Trained at the École de joaillerie de Montréal between 1980 and 1986, Josée Desjardins focuses on objects with a rich history, often from her own family. By combining them with traditional jewellery techniques and materials, Josée Desjardins gives them a new lease of life. Through the interplay of deconstruction and reconstruction, her creations transcend her personal history to meet that of the viewer.

GABRIELLE DESMARAIS

A graduate of the École de joaillerie de Montréal in 2010, Gabrielle Desmarais took part in Labo, Noel Guyomarc’h’s research workshop in Montreal in 2011, before continuing her training at the Alchimia school in Florence, Italy, and exploring the many potentialities of textiles at Concordia University in Montreal (2017).
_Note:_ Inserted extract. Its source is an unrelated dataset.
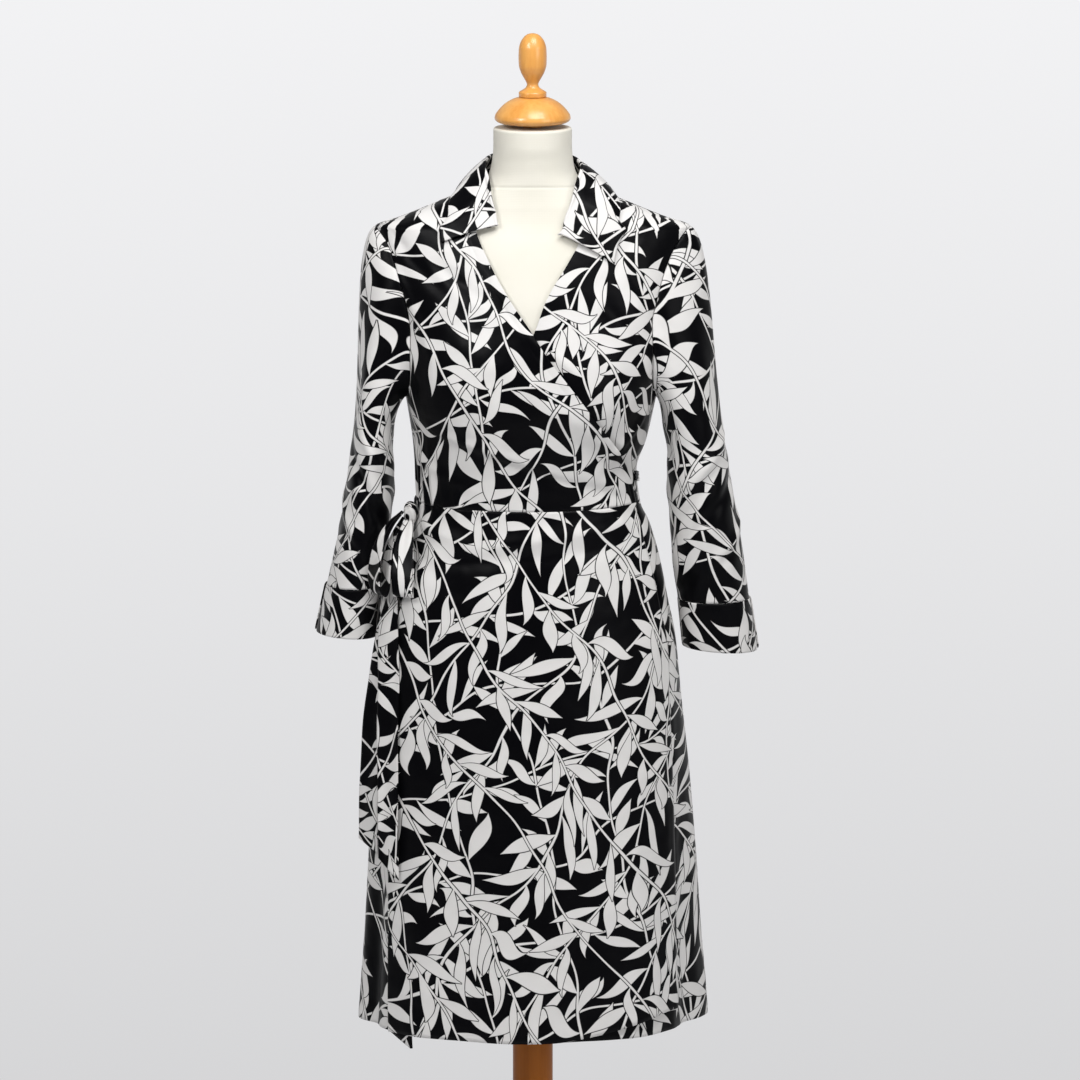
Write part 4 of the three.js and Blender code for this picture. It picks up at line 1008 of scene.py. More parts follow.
@dataclass
class Cloth:
    """One cut piece of cloth: a thin wall between a face grid and a back grid, in millimetres."""

    name: str
    node: str
    face: np.ndarray
    back: np.ndarray
    held: Hold
    rests_on: tuple[str, ...]
    print_shift: tuple[float, float] = (0.0, 0.0)
    print_turn: float = 0.0
    ring: bool = False
    places: np.ndarray | None = None
    flat: tuple[float, float, float] = field(init=False, default=(0.0, 0.0, 0.0))

    def cut(self) -> np.ndarray:
        """Flat size from the lengths along the grid's lines.

        Returns:
            Place of each point on the flat cloth, in metres.
        """
        u, v = run_along(self.face, 1), run_along(self.face, 0)
        u = u - u[:, [u.shape[1] // 2]]
        first = self.face[1:, 1:] - self.face[:-1, :-1]
        second = self.face[1:, :-1] - self.face[:-1, 1:]
        area = np.linalg.norm(np.cross(first, second), axis=-1).sum() / 2
        if self.ring:
            closing = np.linalg.norm(self.face[:, 0] - self.face[:, -1], axis=-1)
            area += (closing[1:] * np.diff(v[:, 0])).sum()
            u_span = float((np.ptp(u, axis=1) + closing).max())
        else:
            u_span = float(np.ptp(u))
        v_span = float(np.ptp(v))
        area = float(min(area, u_span * v_span))
        self.flat = (u_span * METRE, v_span * METRE, area * METRE * METRE)
        if self.places is not None:
            return self.places * METRE
        spine = v[:, [v.shape[1] // 2]]
        return np.stack([u, spine + 0 * v], -1) * METRE

    def build(self, finish: bpy.types.Material) -> None:
        """Make the piece, finish it and seat it in the frame.

        Args:
            finish: The cloth's material.
        """
        rows, columns = self.face.shape[:2]
        uv = self.cut().reshape(-1, 2)
        turn = math.radians(self.print_turn)
        spin = np.array([[math.cos(turn), math.sin(turn)], [-math.sin(turn), math.cos(turn)]])
        uv = uv @ spin + np.array(self.print_shift)
        count = rows * columns
        front = grid_faces(rows, columns, self.ring)
        rear = grid_faces(rows, columns, self.ring, count)[:, ::-1]
        j = np.arange(columns if self.ring else columns - 1)
        right = (j + 1) % columns
        last = (rows - 1) * columns
        rims = [(right, j), (last + j, last + right)]
        if not self.ring:
            i = np.arange(rows - 1) * columns
            up = i + columns
            end = columns - 1
            rims += [(i, up), (up + end, i + end)]
        edges = [np.stack([a, b, b + count, a + count], -1) for a, b in rims]
        faces = np.concatenate([front, rear, *edges])
        smooth = np.ones(len(faces), bool)
        smooth[len(front) + len(rear):] = False
        points = np.concatenate([self.face.reshape(-1, 3), self.back.reshape(-1, 3)])
        corners = [tuple(f) for f in faces.tolist()]
        made = mesh_object(self.name, points, corners, smooth, np.concatenate([uv, uv]))
        seat(made, finish, self.node)


@dataclass
class Bodice:
    """The crossed fronts and the back above the waist seam."""

    armhole_front: float = 30
    armhole_back: float = 28
    roundness: float = 0.6
    under_off: float = -2
    settle: float = 6
    # Where the over front starts to rise off the base surface, and over how many degrees.
    wrap_turn: float = -86
    wrap_rise: float = 30
    mm_per_degree: float = 1.9
    edge: StitchedEdge = StitchedEdge()
    rows_below: int = 44
    rows_beside: int = 66
    rows_above: int = 22
    over_edge: Table = Table("z turn", (
        (384, 59), (424, 60), (497, 61.6), (621, 63), (745, 65.6), (856, 68), (943, 66.7),
        (998, 64.5), (1031, 68), (1052, 71), (1072, 69), (1095, 62), (1116, 50), (1163, 30),
        (1206, 16.4), (1247, 5), (1270, 0), (1305, -8), (1321, -11.2), (1354, -16.6), (1380, -20),
        (1398, -21.5), (1415, -28), (1430, -41), (1442, -63),
    ))
    under_edge: Table = Table("z turn", (
        (384, -34), (900, -38), (1052, -48), (1095, -46), (1116, -40), (1163, -26), (1206, -15),
        (1247, -5), (1270, 0.4), (1305, 4.8), (1322, 7.5), (1344, 11.9), (1370, 16.5), (1385, 18.7),
        (1398, 21.5), (1415, 28), (1430, 41), (1442, 63),
    ))

    def heights(self) -> np.ndarray:
        """Heights of the grid's rows, closer together where the armhole turns."""
        middle, half = (ARMPIT_Z + SHOULDER_TIP_Z) / 2, (SHOULDER_TIP_Z - ARMPIT_Z) / 2
        below = np.linspace(WAIST_Z, ARMPIT_Z, self.rows_below, endpoint=False)
        beside = middle - half * np.cos(np.linspace(0, math.pi, self.rows_beside))
        above = np.linspace(SHOULDER_TIP_Z, NECK_Z, self.rows_above)[1:]
        return np.concatenate([below, beside, above])

    def armhole_open(self, z: np.ndarray) -> np.ndarray:
        """How open the armhole is at a height, 0 at its ends and about 1 between."""
        middle = (ARMPIT_Z + SHOULDER_TIP_Z) / 2
        share = np.clip((np.asarray(z) - middle) / (SHOULDER_TIP_Z - middle), -1, 1)
        return np.sqrt(1 - share * share) ** self.roundness

    def front_side(self, z: np.ndarray) -> np.ndarray:
        """Turn of the front's edge at the side seam, armhole and shoulder, on the right."""
        return 90 - self.armhole_front * self.armhole_open(z) - SEAM_TURN

    def back_side(self, z: np.ndarray) -> np.ndarray:
        """Turn of the back's edge at the side seam, armhole and shoulder, on the right."""
        return 90 + self.armhole_back * self.armhole_open(z) + SEAM_TURN

    def over_off(self, turn: np.ndarray) -> np.ndarray:
        """Distance of the over front off the base surface, from nothing at the left side seam."""
        return WRAP_OFF * ease((turn - self.wrap_turn) / self.wrap_rise)

    def under_shown(self, turn: np.ndarray, z: np.ndarray) -> np.ndarray:
        """How far the under front has come out from beneath the over front, from 0 to 1."""
        return ease((turn - self.over_edge.at(z)["turn"]) / self.settle)

    def panel(
        self, z: np.ndarray, low: np.ndarray, high: np.ndarray, columns: int, name: str, node: str,
        held: Hold, rests_on: str, shift: tuple[float, float], layer: Layer,
        lattice: Lattice = BODICE_LATTICE,
    ) -> Cloth:
        """One panel between two turns in each row.

        Args:
            z: Heights of the rows.
            low: First turn of each row.
            high: Last turn of each row.
            columns: Squares in a row.
            name: Name of the piece.
            node: CAD node that it stands for.
            held: How it is held.
            rests_on: What it lies on.
            shift: Where the print starts.
            layer: Which layer of the wrap it is.
            lattice: Lattice on which it is laid flat.

        Returns:
            The piece of cloth.
        """
        share = np.linspace(0, 1, columns + 1)[None, :]
        turn = low[:, None] + (high - low)[:, None] * share
        level = np.broadcast_to(z[:, None], turn.shape)
        off, creased = np.zeros(turn.shape), np.ones(turn.shape)
        if layer is Layer.OVER:
            inside = (self.over_edge.at(level)["turn"] - turn) * self.mm_per_degree
            off = self.over_off(turn) + self.edge.relief(inside)
        if layer is Layer.UNDER:
            shown = self.under_shown(turn, level)
            off, creased = self.under_off * (1 - shown), shown
        face, back = BODY.walls(turn, level, off, WALL, creased)
        places = BODY.flat_places(turn, level, 180 if layer is Layer.BACK else 0, lattice)
        return Cloth(name, node, face, back, held, (rests_on,), shift, places=places)

    def pieces(self) -> list[Cloth]:
        """The three panels."""
        z = self.heights()
        front, back = self.front_side(z), self.back_side(z)
        over, under = (edge.at(z)["turn"] for edge in (self.over_edge, self.under_edge))
        made = []
        for low, high, columns, name, node, shift, layer in (
            (-front, over, 150, "over_front_bodice", "bodice_front_over", (0.31, 0.22), Layer.OVER),
            (under, front, 120, "under_front_bodice", "bodice_front_under", (1.74, 0.53), Layer.UNDER),
            (back, 360 - back, 130, "back_bodice", "bodice_back", (3.12, 0.91), Layer.BACK),
        ):
            made.append(self.panel(
                z, low, high, columns, name, node, Hold.DRAPED, "form_cover_cloth", shift, layer
            ))
        return made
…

Her work is distinguished by the singular attention she pays to working with materials – mainly oxidized silver – which she pushes to their limits in order to extract their full expressivity. Each piece of jewellery is imbued with the artist’s gestures. This latest body of work, entitled “jardin”, is at once dramatic, imposing and delicate.

AURÉLIE GUILLAUME

Aurélie Guillaume first studied jewellery at the École de joaillerie de Montréal (2012) and then at NSCAD University in Halifax (2015). Her work celebrates the history of enamel and its long narrative tradition by transposing it into a contemporary context influenced by street art, comics, pop art and counterculture. Drawing on daily motifs, Aurélie highlights the poetry of simple moments, praising gentleness and slowness. Through the process of enamelling, her illustrations transcend the two-dimensional realm of paper and find a new life in the physical world as wearable objects.

VIVI LAMARRE

Vivi Lamarre studied visual arts (Cégep St-Laurent) and art history (Université de Montréal) before devoting herself to creating jewellery and objects in wood. She uses different types of wood to create hybrid works that combine lines and geometric shapes.

EMILY LEWIS

A graduate of the Nova Scotia College of Art and Design in Halifax, Emily Lewis’ artistic approach is rooted in a reappropriation of the history of early jewellery and craft design. In particular, she draws inspiration from the cast steel jewellery of Berlin that was popular in the mid-19th century, and the wallpaper designs of William Morris. By isolating ornaments on paper, which she multiplies over and over again before cutting them out, Lewis transforms the resulting pattern by applying thin layers of copper using the electroforming technique. Superimposing the elements she fixes with stitches mixed with Swarovski crystals, Lewis’s approach walks a fine line between reality and imagination, between art and function.

KATHY OUELLETTE

In 1998, Kathy Ouellette obtained a bachelor’s degree in visual arts from Université Laval, followed in 2001 by a diploma from the Maison des métiers d’art du Québec, specialising in ceramics. A ceramist rather than a jeweller, Kathy Ouellette revisits the function of the American knuckle. Using motifs, scrolls and the material – porcelain – she deconstructs the expectations associated with the weapon represented by the knuckle. Sculpted with care and delicacy directly from the mass, these new knuckles of imposing proportions are enriched with new meaning.

MAGALI THIBAULT GOBEIL

A 2013 graduate of the École de joaillerie de Montréal, Magali Thibault Gobeil places research and the exuberance of form at the heart of her practice. As soon as she graduated, her offbeat work was noticed and rewarded in Canada and abroad. Magali offers an incursion into a psychedelic and enchanted universe. In her sinuous, soft works, synthetic resins and plastics mingle with metals, elevating them to the status of precious materials.